1.4 Low Investment and Good Economic Benefits
The investment required for constructing an underground coal gasification plant is 2.5 times lower than that for building a mine and a coal yard, and is also significantly lower compared with surface gasification projects.
1.5 High Labor Productivity
The labor productivity of UCG is as high as that of open-pit coal mining, which is four times that of underground mining. The product cost is equivalent to that of open-pit mining and is much lower than that of underground coal mining.
1.6 Elimination of Coal Transportation and Loading/Unloading Procedures
This eliminates fuel loss and pollutant emissions such as coal dust during transportation, and reduces the corresponding costs.
2. Disadvantages
The large-scale industrial promotion of underground coal gasification still faces many challenges that require substantial R&D investment to overcome. Despite its numerous advantages, the technology is not yet fully mature and has several limitations:
- Potential for significant environmental impacts: pollution of underground aquifers and surface subsidence. With current technological knowledge, structures can be designed to avoid or mitigate such risks.

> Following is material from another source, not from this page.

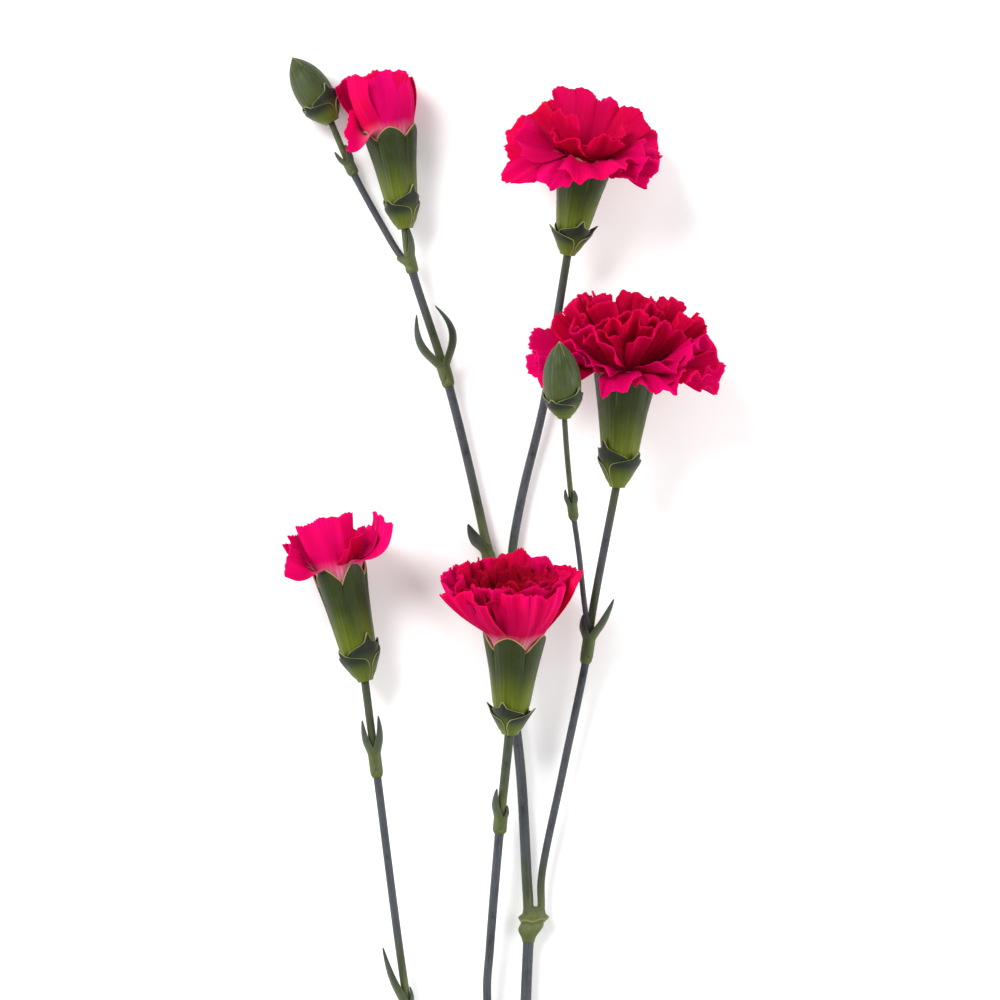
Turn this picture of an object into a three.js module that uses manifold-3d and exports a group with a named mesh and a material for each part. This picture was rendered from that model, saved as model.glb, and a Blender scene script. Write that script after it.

- Although UCG may be technically feasible for many coal resources, the number of coal deposits suitable for this technology is subject to far more restrictions. This is because some deposits have geological and hydrogeological characteristics that may raise environmental risks to unacceptable levels.
- The control over underground coal gasification cannot reach the level achieved in surface gasification. Many process variables, such as water injection rate, reactant distribution in the gasification zone, and cavity expansion rate, can only be estimated by measuring temperature and the quality and quantity of product gas.
- There is great uncertainty regarding its economic viability until a sufficient number of power plants based on UCG technology are constructed and put into operation.
- Underground coal gasification is essentially an unsteady-state process, resulting in fluctuations in the flow rate and calorific value of product gas over time, as well as unstable gas composition.